Wednesday, April 4, 2007

Human Efficiency

So I'm walking out of another disastrous piano lesson today, and I get told that I need to practice 2 hours a day if I ever want to pass that conservatory exam. Later, I'm in the music office when I run into the orchestra director, who asks me to give him tempos for the concerti I'm playing with the orchestra in a few weeks (I haven't started to look at the music yet). Not to mention that I'm taking 16 college credits at the moment, many of which aren't that easy. Or that I'm working two jobs.

It's not like the time doesn't exist for all of this--it does. Technically speaking, there are 16 hours in a day in which I am awake; 17 if I push it. 2 hours is nothing compared to that. So why do I have so much problems even finding one hour for practice?

Humans are so inefficient. Might be the most inefficient machine God made. You get one of them to deliver a letter to another office on campus, a good five-minute walk at the most, and they return an hour later. Why?
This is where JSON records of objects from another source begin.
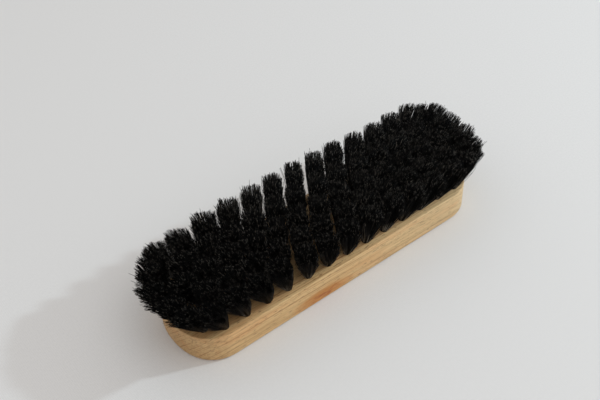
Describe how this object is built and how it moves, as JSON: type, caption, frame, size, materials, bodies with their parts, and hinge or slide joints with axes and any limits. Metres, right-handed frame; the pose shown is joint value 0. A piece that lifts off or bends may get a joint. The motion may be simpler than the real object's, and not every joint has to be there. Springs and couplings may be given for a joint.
{
  "type": "clothes brush",
  "caption": "Hand-held wooden clothes brush: a flat block with rounded ends and fanned tufts of dark horsehair on one face.",
  "frame": {"origin": "centre of the flat back, on the surface that the brush lies on with its bristles up", "axes": "+X along the brush, +Y across it, +Z from the back towards the bristle tips"},
  "size_m": [0.1957, 0.062, 0.0348],
  "materials": {
    "wood": "fine sanded beech with a thin satin wax",
    "bristle": "black-brown horsehair, slightly glossy strands"
  },
  "bodies": {
    "root": {"block": "wood", "tuft_near_row_01": "bristle", "tuft_near_row_02": "bristle", "tuft_near_row_03": "bristle", "tuft_near_row_04": "bristle", "tuft_near_row_05": "bristle", "tuft_near_row_06": "bristle", "tuft_near_row_07": "bristle", "tuft_near_row_08": "bristle", "tuft_near_row_09": "bristle", "tuft_near_row_10": "bristle", "tuft_near_row_11": "bristle", "tuft_near_row_12": "bristle", "tuft_near_row_13": "bristle", "tuft_far_row_01": "bristle", "tuft_far_row_02": "bristle", "tuft_far_row_03": "bristle", "tuft_far_row_04": "bristle", "tuft_far_row_05": "bristle", "tuft_far_row_06": "bristle", "tuft_far_row_07": "bristle", "tuft_far_row_08": "bristle", "tuft_far_row_09": "bristle", "tuft_far_row_10": "bristle", "tuft_far_row_11": "bristle", "tuft_far_row_12": "bristle", "tuft_far_row_13": "bristle", "tuft_near_inner_01": "bristle", "tuft_near_inner_02": "bristle", "tuft_near_inner_03": "bristle", "tuft_near_inner_04": "bristle", "tuft_near_inner_05": "bristle", "tuft_near_inner_06": "bristle", "tuft_near_inner_07": "bristle", "tuft_near_inner_08": "bristle", "tuft_near_inner_09": "bristle", "tuft_near_inner_10": "bristle", "tuft_near_inner_11": "bristle", "tuft_near_inner_12": "bristle", "tuft_far_inner_01": "bristle", "tuft_far_inner_02": "bristle", "tuft_far_inner_03": "bristle", "tuft_far_inner_04": "bristle", "tuft_far_inner_05": "bristle", "tuft_far_inner_06": "bristle", "tuft_far_inner_07": "bristle", "tuft_far_inner_08": "bristle", "tuft_far_inner_09": "bristle", "tuft_far_inner_10": "bristle", "tuft_far_inner_11": "bristle", "tuft_far_inner_12": "bristle", "tuft_left_end_01": "bristle", "tuft_left_end_02": "bristle", "tuft_left_end_03": "bristle", "tuft_left_end_04": "bristle", "tuft_right_end_01": "bristle", "tuft_right_end_02": "bristle", "tuft_right_end_03": "bristle", "tuft_right_end_04": "bristle", "tuft_centre_row": "bristle"}
  },
  "joints": []
}
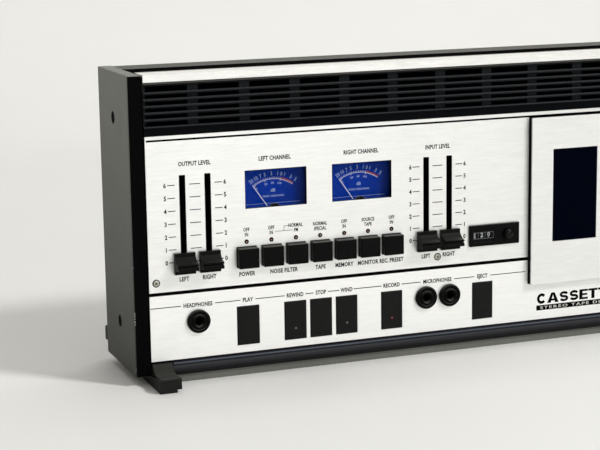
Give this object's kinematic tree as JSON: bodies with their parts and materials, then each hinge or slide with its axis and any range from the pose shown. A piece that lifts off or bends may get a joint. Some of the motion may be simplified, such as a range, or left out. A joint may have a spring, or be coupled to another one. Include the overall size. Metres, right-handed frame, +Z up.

The obvious answer is that we need rest. We can't work non-stop, then go to sleep, and expect to survive very long, can we? Of course not. But how is it that I find playing piano on my own time a restful hobby, a leisurely activity; and that I find practicing piano so inordinately tiring, when they're exactly the same thing?!

It's got to be psychological. Somehow tricking the brain to believe that going to class is a leisurely activity you're doing for fun somehow makes the whole day easier, and the whole life less stressful. That said, has anyone here managed that? I don't think so!

Surely this whole inefficiency thing is some devilish plot to ruin humanity. Figures. It's just like that famous painting of the devil playing chess against some poor old fellow, beating him in every way possible. It's like chess against a master in that you're always one (or two, or three) moves behind the other player; you spend the entire game discovering the other person's plans well after they've been put into effect.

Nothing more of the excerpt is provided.